Step 12: Extend to live microphone input
Once the offline pipeline works, you can adapt it to a live setup:
- capture audio from the microphone
- save or reshape the captured buffer
- apply the exact same preprocessing path
- run the Talamo pipeline
- decode the predicted class
- optionally display the result on device
That turns a toy classification experiment into the start of a usable embedded application.
What this project teaches about SNNs
A lot of introductions make SNNs sound mysterious.
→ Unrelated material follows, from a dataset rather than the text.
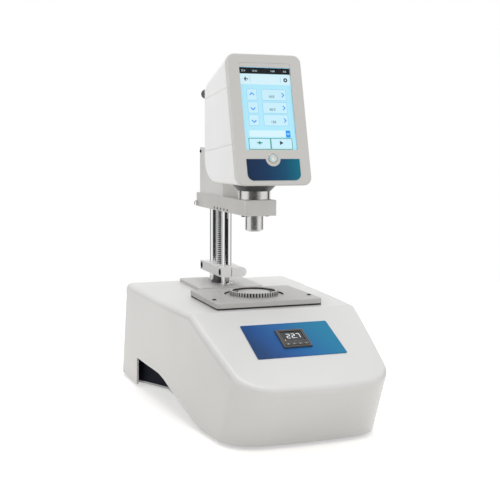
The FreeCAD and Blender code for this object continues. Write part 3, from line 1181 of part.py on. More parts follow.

In practice, the workflow is quite concrete.
A successful SNN pipeline usually depends on getting these pieces right:
- Stable input formatting.
- A useful front-end feature representation.
- A sensible spike encoder.
- A compact, trainable spiking architecture.
- Evaluation on unseen data.
- Quantization-aware inspection.
- A realistic deployment path.
That is the real value of Talamo. It helps treat SNNs not as an isolated research toy, but as a system you can build, train, inspect, and move toward hardware.
Final thoughts
If you are just starting with SNNs, this kind of spoken-digit classifier is an excellent first project. It is simple enough to understand end to end, but rich enough to teach the important lessons:
- time matters
- encoding matters
- spike activity matters
- deployment constraints matter
The central mindset shift is this: an SNN is not just a normal neural network with spikes added on top. It is a temporal pipeline, and each stage has to be designed with care.
Talamo makes that process much more approachable by giving you a clean path from audio preprocessing to spike encoding to SNN training and, eventually, deployment-oriented execution.